Un testo fondamentale del Risorgimento
Muti, lo si comprende subito, vede la terza opera di Verdi come un capitolo 'sacro' del nostro Risorgimento, nella concezione eroica del riscatto dalla schiavitù – dietro il popolo ebreo, l'Italia in catene - ottenuto non solo con le armi, ma pure attraverso una religiosità profonda ed una fede incrollabile nel Divino. Sceglie dunque un procedere impetuoso, tagliente e serrato - mai però aggressivo - avanzando con corrusca e concitata enfasi drammatica, ma senza abiurare ad alterni momenti di abbandono lirico.

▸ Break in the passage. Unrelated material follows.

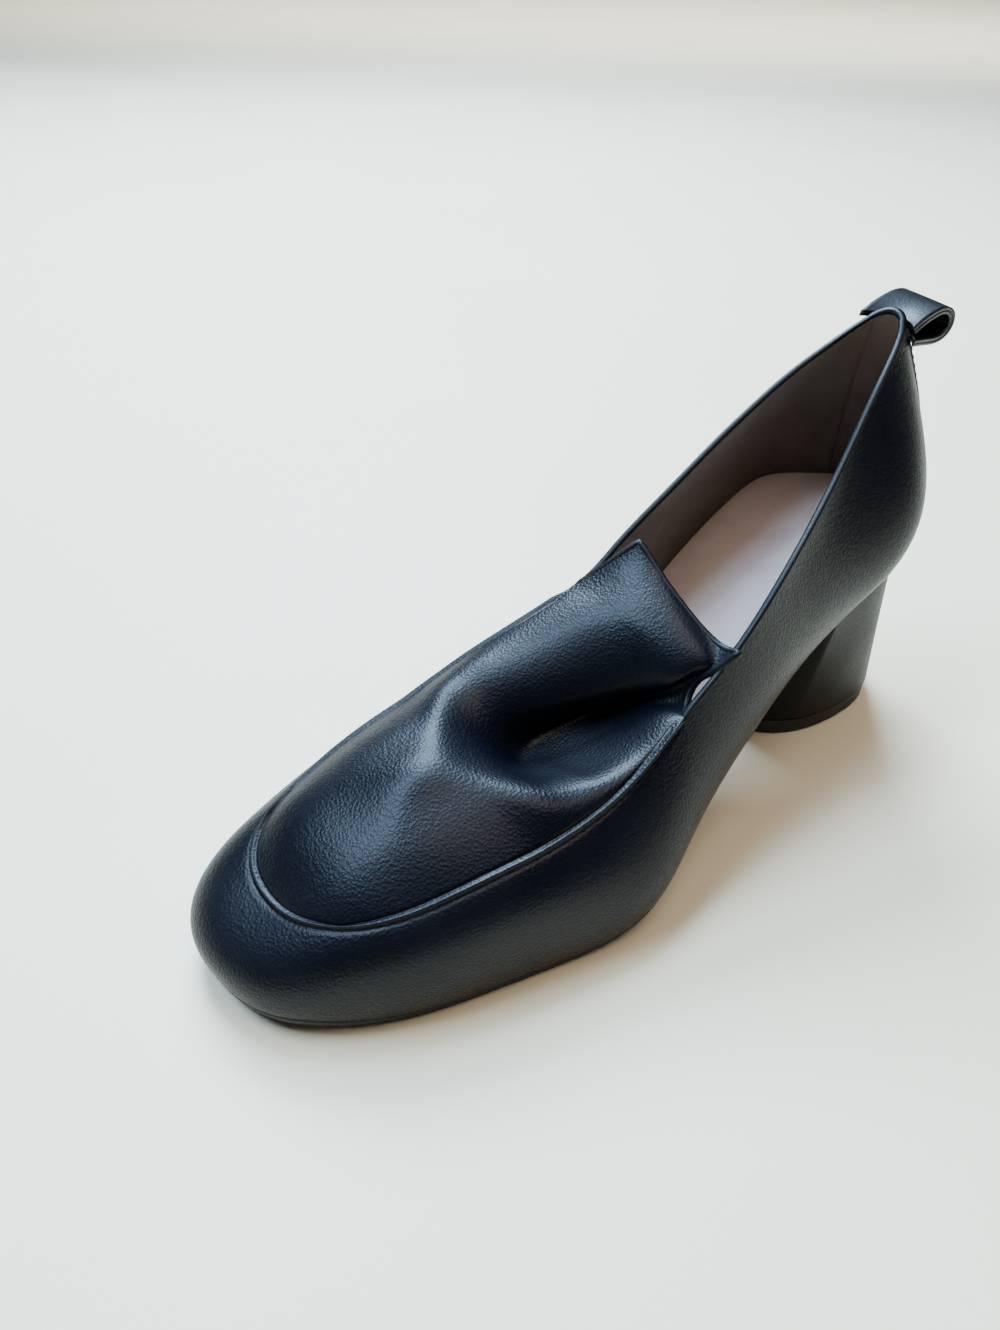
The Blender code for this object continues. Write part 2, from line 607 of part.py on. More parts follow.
def heel_top_ring():
    """Top outline: the feather line set in round the back, then across the breast."""
    half = HEEL_COLUMNS // 2
    breast = heel_top_back() + HEEL_TOP_LENGTH
    ring = np.zeros((HEEL_COLUMNS, 3))
    for side in (1, -1):
        turns = side * np.linspace(0.0, 0.25, 200)
        foot = wall_lines(turns)[0]
        out = outward(turns)
        depth = np.clip(foot[:, 0] / breast, 0, 1)[:, None]
        line = foot - out * (HEEL_BACK_INSET + (HEEL_SIDE_INSET - HEEL_BACK_INSET) * depth)
        line = line[line[:, 0] < breast - BREAST_ROUNDING]
        reach = np.concatenate([[0.0], np.cumsum(np.linalg.norm(np.diff(line[:, :2], axis=0), axis=1))])
        corner = line[-1]
        for k in range(half + 1):
            index = side * k % HEEL_COLUMNS
            if k <= BREAST_COLUMN:
                at = reach[-1] * k / BREAST_COLUMN
                ring[index, :2] = [np.interp(at, reach, line[:, 0]), np.interp(at, reach, line[:, 1])]
            else:
                across = 1 - (k - BREAST_COLUMN) / (half - BREAST_COLUMN)
                round_off = BREAST_ROUNDING * (1 - across ** 6)
                ring[index, :2] = [corner[0] + round_off, corner[1] * across]
    return ring


def heel_base_ring(inset=0.0):
    """Base outline: a rounded oval."""
    back = heel_top_back() - HEEL_KICK
    angle = 2 * math.pi * np.arange(HEEL_COLUMNS) / HEEL_COLUMNS
    forward, side = -np.cos(angle), np.sin(angle)
    share = np.where(forward > 0, 1 - HEEL_BASE_WIDEST, HEEL_BASE_WIDEST)
    reach = HEEL_BASE_LENGTH * share - inset
    power = 2 / HEEL_SQUARENESS
    along = back + HEEL_BASE_LENGTH * HEEL_BASE_WIDEST + reach * np.sign(forward) * np.abs(forward) ** power
    across = (HEEL_BASE_WIDTH / 2 - inset) * np.sign(side) * np.abs(side) ** power
    return np.stack([along, across, np.zeros(HEEL_COLUMNS)], 1)


def heel_seat(along):
    return sole_bottom(along) - CLEARANCE


def make_heel(materials, collection):
    base, top = heel_base_ring(), heel_top_ring()
    loops = []
    for height in np.linspace(0.0, 1.0, HEEL_STEPS + 1):
        ring = base + (top - base) * height
        ring[:, 2] = LIFT_THICKNESS + (heel_seat(ring[:, 0]) - LIFT_THICKNESS) * height
        loops.append(ring)
    mesh = bmesh.new()
    add_block(mesh, loops, None, heel_seat)
    return add_object(mesh, "heel", materials, collection)


def make_top_lift(materials, collection):
    loops = []
    for rise, inset in ((0.0, LIFT_INSET + LIFT_ROUNDING), (LIFT_ROUNDING, LIFT_INSET),
                        (LIFT_THICKNESS - CLEARANCE, LIFT_INSET)):
        ring = heel_base_ring(inset)
        ring[:, 2] = rise
        loops.append(ring)
    mesh = bmesh.new()
    add_block(mesh, loops)
    return add_object(mesh, "top_lift", materials, collection)


# The pull loop: a strap that leaves the back under the collar's edge, arches out to a fold and
# comes back under itself

LOOP_ROWS = (
    # place,        out,    up: shares of LOOP_REACH and LOOP_HEIGHT from the upper root
    ("upper root",  0.00,   0.00),
    ("rise",        0.18,   0.19),
    ("arch",        0.45,   0.34),
    ("crest",       0.70,   0.33),
    ("over fold",   0.91,   0.13),
    ("fold",        1.00,  -0.19),
    ("under fold",  0.945, -0.49),
    ("return",      0.76,  -0.66),
    ("sag",         0.51,  -0.67),
    ("back",        0.24,  -0.58),
    ("lower root",  0.00,  -0.50),
)


def back_face(rise, across):
    """How far along the shoe the outer face at the back lies, at a rise and a place across."""
    shares = np.linspace(0.5, 1.0, SEAT_STEPS)
    turns = np.linspace(-SEAT_TURN, SEAT_TURN, 3 * SEAT_STEPS // 2 + 1)
    columns = wall_points(turns, shares) + (outward(turns) * STRIP_RISE)[:, None]
    at_rise = np.array([[np.interp(rise, column[:, 2], column[:, 0]),
                         np.interp(rise, column[:, 2], column[:, 1])] for column in columns])
    order = np.argsort(at_rise[:, 1])
    return np.interp(across, at_rise[order, 1], at_rise[order, 0])


def root_seat(run, rise, across):
    """How far along the strap's mean line may start, so that its end face just clears the back."""
    forward, up = unit(np.array([-run[0], run[1]]))
    seats = []
    for side in (-0.5, 0.5):
        ahead, above = side * LOOP_THICKNESS * up, -side * LOOP_THICKNESS * forward
        seats.append(float(back_face(rise + above, across)) - ahead)
    return min(seats) - ROOT_CLEARANCE


def make_pull_loop(materials, collection):
    root_rise = wall_lines([0.0])[1][0, 2] - LOOP_DROP
    table = np.array([row[1:] for row in LOOP_ROWS]) * (LOOP_REACH, LOOP_HEIGHT)
    path = open_curve(np.arange(len(table)), table, np.linspace(0, len(table) - 1, LOOP_STEPS + 1))
    mesh = bmesh.new()
    grid = []
    middle = root_seat(path[1] - path[0], root_rise, 0.0)
    for share in np.linspace(0.5, -0.5, LOOP_COLUMNS + 1):
        across = share * LOOP_WIDTH
        wrapped = middle + LOOP_WRAP * (2 * share) ** 2
        upper_seat = min(wrapped, root_seat(path[1] - path[0], root_rise, across))
        lower_seat = min(wrapped, root_seat(path[-2] - path[-1], root_rise + path[-1, 1], across))
        column = []
        for k, (out, up) in enumerate(path):
            seat = upper_seat if k < LOOP_STEPS / 2 else lower_seat
            near = max(0.0, 1 - out / LOOP_REACH) ** 2
            reach = out * (1 - LOOP_SKEW * 2 * share)
            column.append((middle + (seat - middle) * near - reach, across, root_rise + up))
        grid.append(add_points(mesh, column))
    add_sheet(mesh, grid)
    loop = add_object(mesh, "pull_loop", materials, collection)
    strap = loop.modifiers.new("strap", "SOLIDIFY")
    strap.thickness = LOOP_THICKNESS
    strap.offset = 0.0
    return loop


def main():
    start_clean()
    parts = bpy.data.collections.new("block_heel_pump")
    bpy.context.scene.collection.children.link(parts)
    leather = material("black_leather", (0.012, 0.014, 0.019), 0.42)
    lining = material("lining_leather", (0.33, 0.22, 0.18), 0.60)
    strap = material("loop_leather", (0.014, 0.016, 0.021), 0.45)
    cover = material("heel_cover", (0.012, 0.012, 0.013), 0.50)
    rubber = material("sole_rubber", (0.010, 0.010, 0.011), 0.60)
    lift = material("lift_rubber", (0.012, 0.012, 0.012), 0.65)
    sock = material("insole_leather", (0.60, 0.47, 0.43), 0.55)
    make_upper((leather, lining), parts)
    make_pull_loop((strap,), parts)
    make_outsole((rubber,), parts)
    make_insole((sock,), parts)
    make_heel((cover,), parts)
    make_top_lift((lift,), parts)


main()
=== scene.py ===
# Block heel pump, left shoe: leathers, seams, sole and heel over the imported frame.
# Lengths are in metres. A place on the last is (along, across, rise): along from the back of the shoe
# to the toe, across from the middle to the outer side, rise above the floor.
import math
import bpy
import numpy as np
from mathutils import Matrix, Vector


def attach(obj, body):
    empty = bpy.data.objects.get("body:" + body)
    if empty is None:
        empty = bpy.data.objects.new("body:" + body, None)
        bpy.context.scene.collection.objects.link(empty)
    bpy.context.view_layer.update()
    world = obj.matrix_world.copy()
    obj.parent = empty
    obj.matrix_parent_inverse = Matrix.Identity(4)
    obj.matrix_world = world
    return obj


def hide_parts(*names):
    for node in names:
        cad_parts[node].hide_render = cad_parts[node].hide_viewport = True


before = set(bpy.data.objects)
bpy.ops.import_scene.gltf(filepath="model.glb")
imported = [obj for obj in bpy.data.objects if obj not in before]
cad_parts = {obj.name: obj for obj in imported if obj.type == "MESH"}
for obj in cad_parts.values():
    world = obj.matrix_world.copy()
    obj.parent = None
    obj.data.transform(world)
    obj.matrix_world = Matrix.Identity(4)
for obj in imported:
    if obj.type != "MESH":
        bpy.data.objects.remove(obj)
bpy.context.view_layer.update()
print("frame loaded:", len(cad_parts), "nodes")

# The last that every piece is built on
last = {
    "shoeLength": 0.2373,       # heel cup to toe
    "ballWidth": 0.087,
    "heelHeight": 0.0602,
    "toeSpring": 0.0048,
    "collarHeight": 0.0615,     # collar over the seat, at the back
    "apronHeight": 0.0327,      # apron seam over the feather line, at the ball
    "tongueLength": 0.0245,
    "apronCrown": 0.0095,       # dome over a line from seam to seam
    "foldDepth": 0.0120,        # collapsed throat under the same line
    "wall": 0.0018,             # leather and lining together
    "soleThickness": 0.0038,
    "insoleThickness": 0.0050,
    "clearance": 0.0003,
    "footPull": 0.36,           # how stiffly the wall leaves its foot and meets its rim
    "rimPull": 0.38,
    "tonguePace": 0.22,
    "outerThroat": 6,           # rows of wallRows where the apron seam ends
    "innerThroat": 19,
    "outerCorner": 10.5,        # places between rows where the apron's sides meet its front
    "innerCorner": 14.5,
}

# along, heel lift, toe spring
treadRows = (
    (-0.050, 1.006, 0.00), (0.016, 0.995, 0.00), (0.050, 0.976, 0.00), (0.111, 0.940, 0.00),
    (0.181, 0.843, 0.00), (0.280, 0.677, 0.00), (0.386, 0.473, 0.00), (0.492, 0.255, 0.00),
    (0.586, 0.088, 0.00), (0.640, 0.026, 0.00), (0.690, 0.000, 0.00), (0.810, 0.000, 0.00),
    (0.888, 0.000, 0.24), (0.962, 0.000, 0.72), (1.000, 0.000, 1.00), (1.050, 0.000, 1.40),
)

# along, sole, insole
layerRows = (
    (-0.050, 0.60, 1.40), (0.100, 0.60, 1.40), (0.400, 0.75, 1.00), (0.600, 1.00, 0.80),
    (1.050, 1.00, 0.60),
)

# once round from the back by the outer side: foot along and across, rim along and across,
# share of the collar and of the seam height, then flare and turn in degrees
wallRows = (
    (0.0148, 0.000, 0.0600, 0.000, 1.000, 0.000, 26, 29),
    (0.0476, 0.202, 0.0780, 0.082, 0.960, 0.000, 31, 24),
    (0.1080, 0.336, 0.1420, 0.147, 0.818, 0.000, 22, 30),
    (0.1810, 0.350, 0.2330, 0.226, 0.615, 0.000, 12, 17),
    (0.2800, 0.357, 0.3300, 0.303, 0.540, 0.000, 14, 13),
    (0.3860, 0.402, 0.4190, 0.348, 0.509, 0.000, 13, 16),
    (0.4920, 0.472, 0.5030, 0.366, 0.270, 0.508, 12, 28),
    (0.5860, 0.548, 0.6010, 0.392, 0.000, 0.990, 10, 44),
    (0.6870, 0.500, 0.7120, 0.368, 0.000, 0.975, 10, 55),
    (0.7990, 0.418, 0.8020, 0.315, 0.000, 0.884, 11, 61),
    (0.8880, 0.329, 0.8700, 0.238, 0.000, 0.749, 12, 65),
    (0.9620, 0.193, 0.9140, 0.112, 0.000, 0.602, 13, 68),
    (0.9945, 0.037, 0.9280, -0.018, 0.000, 0.515, 14, 70),
    (0.9990, -0.152, 0.9240, -0.142, 0.000, 0.540, 14, 70),
    (0.9670, -0.308, 0.8985, -0.236, 0.000, 0.645, 11, 66),
    (0.8930, -0.387, 0.8560, -0.286, 0.000, 0.800, 8, 60),
    (0.8010, -0.426, 0.7920, -0.321, 0.000, 0.940, 6, 51),
    (0.6950, -0.405, 0.7070, -0.319, 0.000, 1.110, 7, 40),
    (0.5900, -0.336, 0.6055, -0.275, 0.000, 1.275, 10, 30),
    (0.4890, -0.270, 0.4900, -0.184, 0.364, 0.685, 14, 24),
    (0.3835, -0.262, 0.4176, -0.182, 0.667, 0.000, 15, 20),
    (0.2823, -0.294, 0.3375, -0.177, 0.662, 0.000, 16, 20),
    (0.1900, -0.313, 0.2440, -0.168, 0.722, 0.000, 16, 22),
    (0.1050, -0.295, 0.1420, -0.137, 0.824, 0.000, 18, 25),
    (0.0503, -0.176, 0.0780, -0.080, 0.942, 0.000, 23, 25),
)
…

Mette a frutto tutte le risorse della 'sua' orchestra, che è la Giovanile Luigi Cherubini, preparata all'evento con la solita preziosa ed affettuosa attenzione. Il Coro è quello che ama impiegare quando gli è possibile, vale a dire quello del Municipale di Piacenza, curato dal bravissimo Corrado Casati. Ineccepibile in ogni frangente, compreso un commosso «Va' pensiero» che ben merita il caldo applauso della sala.
Un cast costruito con intelligenza
Cast idoneo ed efficiente, come detto. Serban Vasile delinea il suo nobile Nabucco con emissione piena e vigorosa, bel colore baritonale, profondendo nel suo personaggio una spiccata e vivida teatralità. Lidia Fridman pone la sua ammirevole e fiammeggiante vocalità, da soprano drammatico prossimo al registro mezzosopranile, al servizio d'una Abigaille dalla sagoma intrigante e superba, perfettamente delineata tanto nella sorvegliata condotta vocale – acuti sparati a caso, anche nelle cabalette, non ne sentiamo mai - quanto nel fiero carattere guerriero.
Evgeny Stavinski è un Zaccaria musicalmente poderoso, espressivo, ascetico, di vibrante austerità. Riccardo Rados ci porge un Ismaele dal timbro caldo, e dalla linea canora elegante e rifinita; Francesca di Sauro, da parte sua, è una fresca e ben sfumata Fenena. Senz'altro adeguati il Gran Sacerdote di Adriano Gramigni, l'Abdallo di Giacomo Leone, l'Anna di Vittoria Magnarello.
Un vulcano di musica
E' come un vulcano che erutta infiammati lapilli musicali, il Nabucco di Verdi. Estremo esempio, sulla scia del Mosè di Rossini e del Diluvio universale di Donizetti, di “opera quaresimale”: genere solitamente grandioso che mischiava con furbizia sacro e profano, allo scopo di offrire comunque uno spettacolo teatrale in tempo di chiesastica penitenza. Ma che alla fine, se di buon gradimento, si replicava nelle altre stagioni.
Qui però, in assenza di regia, gli interpreti fermi ai lati e vestiti a proprio capriccio, il Coro immobile al centro, con bianche tuniche che cambiano colore a seconda delle luci, a far spettacolo stanno solo le video proiezioni elaborate a quattro mani dal visual artist Svccy (Matteo Succi) e dal visual programmer Davide Broccoli, in un alternarsi ininterrotto di oggetti della ritualità ebraica – quali il candeliere Menorah, o i rotoli della Tanakh, la Bibbia ebraica - e di dettagli d'architettura e decorazioni assire. A collegare l'insieme, il sapiente light design di Eva Bruno. Insomma, di fatto una versione pressoché concertistica.
Ripetendo il successo della Norma del giorno prima, in un Alighieri in sold out il pubblico ha tributato a tutti lunghi e generosi applausi.